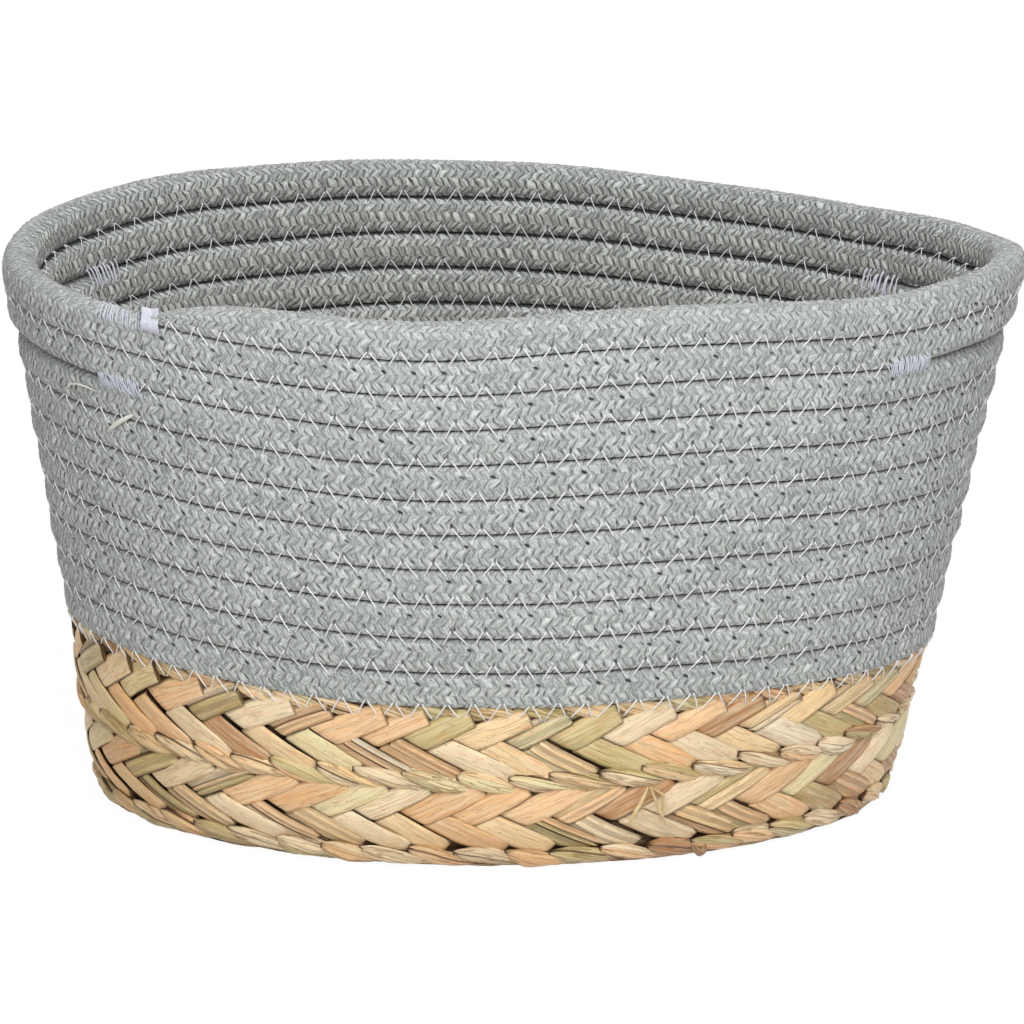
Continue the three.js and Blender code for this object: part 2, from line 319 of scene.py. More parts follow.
# Recipes for a material or the world: short words for Blender's shader nodes
class Recipe:
    def __init__(self, owner, shader="BsdfPrincipled", output="OutputMaterial"):
        owner.use_nodes = True
        self.owner, self.tree = owner, owner.node_tree
        self.tree.nodes.clear()
        self.shader = self.made(shader, {}).socket.node
        self.output = self.tree.nodes.new("ShaderNode" + output).inputs[0]
        self.put(self.output, self.shader.outputs[0])

    def put(self, socket, value):
        value = value.socket if isinstance(value, Value) else value
        if isinstance(value, bpy.types.NodeSocket):
            self.tree.links.new(value, socket)
        else:
            socket.default_value = (*value, 1) if isinstance(value, tuple) else value

    # a node with its inputs set, by number or name
    def made(self, kind, inputs, output=0, **settings):
        node = self.tree.nodes.new("ShaderNode" + kind)
        for key, value in settings.items():
            setattr(node, key, value)
        for key, value in inputs.items():
            self.put(node.inputs[key], value)
        return Value(self, node.outputs[output])

    def math(self, operation, *values):
        return self.made("Math", dict(enumerate(values)), operation=operation)

    def join(self, x, y, z=0.0):
        return self.made("CombineXYZ", {0: x, 1: y, 2: z})

    def split(self, vector):
        node = self.made("SeparateXYZ", {0: vector}).socket.node
        return [Value(self, output) for output in node.outputs]

    def place(self):
        return self.made("TexCoord", {}, "Object")

    def attribute(self, name, output):
        return self.made("Attribute", {}, output, attribute_name=name)

    def rise(self, value, low, high, start=0.0, end=1.0):
        inputs = dict(enumerate((value, low, high, start, end)))
        return self.made("MapRange", inputs, interpolation_type="SMOOTHSTEP")

    def blend(self, factor, first, second, kind="MIX"):
        return self.made("Mix", {0: factor, 6: first, 7: second}, 2, data_type="RGBA", blend_type=kind)

    # colours laid over each other
    def layers(self, body, *coats):
        for factor, tone in coats:
            body = self.blend(factor, body, tone)
        return body

    def noise(self, vector, detail, roughness, scale=1.0):
        inputs = {"Vector": vector, "Scale": scale, "Detail": detail, "Roughness": roughness}
        return self.made("TexNoise", inputs)

    # a random number for each whole step of a vector
    def chance(self, vector, output="Value"):
        return self.made("TexWhiteNoise", {"Vector": vector}, output, noise_dimensions="2D")

    def bump(self, height, distance, strength):
        return self.made("Bump", {"Strength": strength, "Distance": distance, "Height": height})

    # 1 for what the camera sees, by itself, in metal or through glass
    def seen(self):
        path = self.made("LightPath", {}).socket.node.outputs
        rays = ("Camera", "Glossy", "Transmission")
        camera, glossy, glass = (Value(self, path[f"Is {ray} Ray"]) for ray in rays)
        return self.math("MINIMUM", camera + glossy + glass, 1.0)

    def finish(self, inputs):
        for key, value in inputs.items():
            self.put(self.shader.inputs[key], value)
        return self.owner


def colour(red, green, blue):
    parts = np.array([red, green, blue]) / 255
    linear = np.where(parts <= 0.04045, parts / 12.92, ((parts + 0.055) / 1.055) ** 2.4)
    return tuple(float(part) for part in linear)


# Stitches of the zigzag seams, in millimetres: how far their tips reach above and below a seam, and how
# far the thread stands out of the rope's side at the upper holes and at the lower ones
zigzag = {
    "length": 8.3, "up": 2.75, "down": 3.0, "topOut": 0.02, "lowOut": -0.16,
    "radius": 0.2, "innerRadius": 0.15, "gapAtTip": 0.8,
    "sway": 0.3, "uneven": 0.22, "sink": 0.28,  # along the seam, in height, and between the yarns
    # round the ends a stitch is shorter, one of its legs steeper, and the thread tighter
    "shortAtEnds": 0.4, "skew": 1.4, "tightAtEnds": 0.45,
    "holeUp": 2.35, "holeDown": 2.05, "holesApart": 6,  # from the middle of a course, and over a seam
}
footZigzag = {"length": 7.5, "up": 1.7, "down": 4.4, "topOut": 0.05, "lowOut": -0.75}


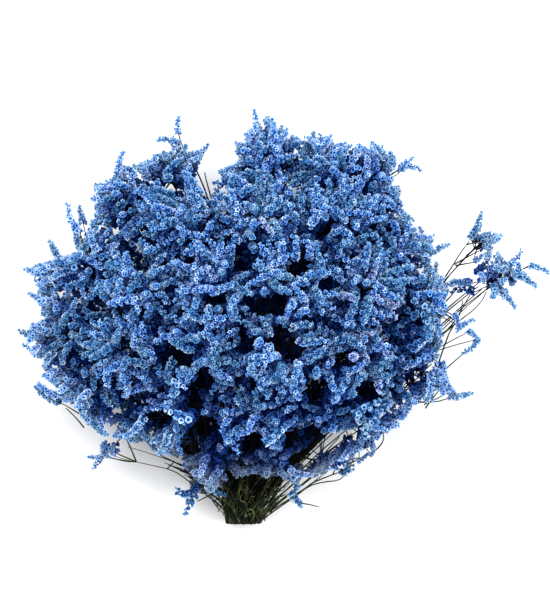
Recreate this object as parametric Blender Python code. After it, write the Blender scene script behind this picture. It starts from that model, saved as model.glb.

● **Challenge**
Beginning at the top of the data, please return every line until and including the line containing "socket.default_value = (*value, 1)", copied exactly, and nothing past it.

● **Output of the exercise**
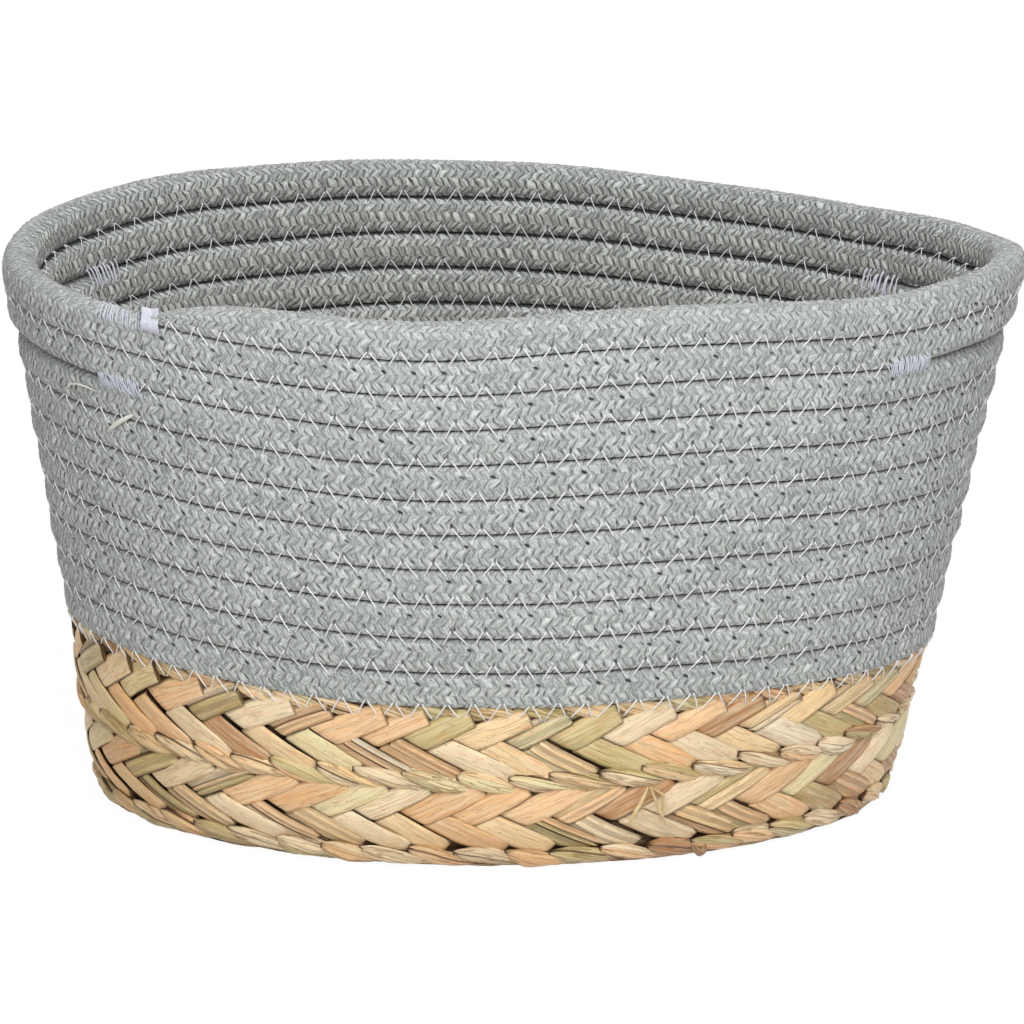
Continue the three.js and Blender code for this object: part 2, from line 319 of scene.py. More parts follow.
# Recipes for a material or the world: short words for Blender's shader nodes
class Recipe:
    def __init__(self, owner, shader="BsdfPrincipled", output="OutputMaterial"):
        owner.use_nodes = True
        self.owner, self.tree = owner, owner.node_tree
        self.tree.nodes.clear()
        self.shader = self.made(shader, {}).socket.node
        self.output = self.tree.nodes.new("ShaderNode" + output).inputs[0]
        self.put(self.output, self.shader.outputs[0])

    def put(self, socket, value):
        value = value.socket if isinstance(value, Value) else value
        if isinstance(value, bpy.types.NodeSocket):
            self.tree.links.new(value, socket)
        else:
            socket.default_value = (*value, 1) if isinstance(value, tuple) else value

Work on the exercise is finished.